Google Is An Even Bigger Privacy Nightmare Than You Think



It’s no secret that one of the biggest tech companies in the world gobbles up our data, with and without our consent, and uses it in a bunch of different ways, some of which you might find unscrupulous. Google has accidentally collected children's voice data, leaked the trips and home addresses of car pool users, and made YouTube recommendations based on users’ deleted watch history, among thousands of other employee-reported privacy incidents. Individually, the incidents — most of which have not been previously publicly reported — may only impact a relatively small number of people, or were fixed quickly. Taken as a whole, though, the internal database shows how one of the most powerful and important companies in the world manages, and often mismanages, a staggering amount of personal, sensitive data on people's lives. The most egregious incident impacted people who weren't actively using a Google service in the first place.
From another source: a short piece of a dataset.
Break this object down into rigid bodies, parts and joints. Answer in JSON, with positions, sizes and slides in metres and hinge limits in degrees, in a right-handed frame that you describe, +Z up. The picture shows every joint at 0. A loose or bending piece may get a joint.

Google's Street View feature transcribed and saved license plate numbers alongside geolocation information. That's a pretty big mistake because the company is supposed to censor identifying information like faces, license plates, and, of course, where in the world you happened to be when that Street View photo was taken. The truth is, the search giant owns a piece of all of our data in some way, shape, or form, so when one of their products has an issue, whether it involves revealing censored images, logging audio from users, or storing private data with geolocation tags, it's going to affect an outsized number of people. It doesn’t matter if you pledge to swear off using Google products for good, you can still have your license plate scraped and stored by Street View. There’s no getting around it: Google is now everywhere and they’re just too big to avoid.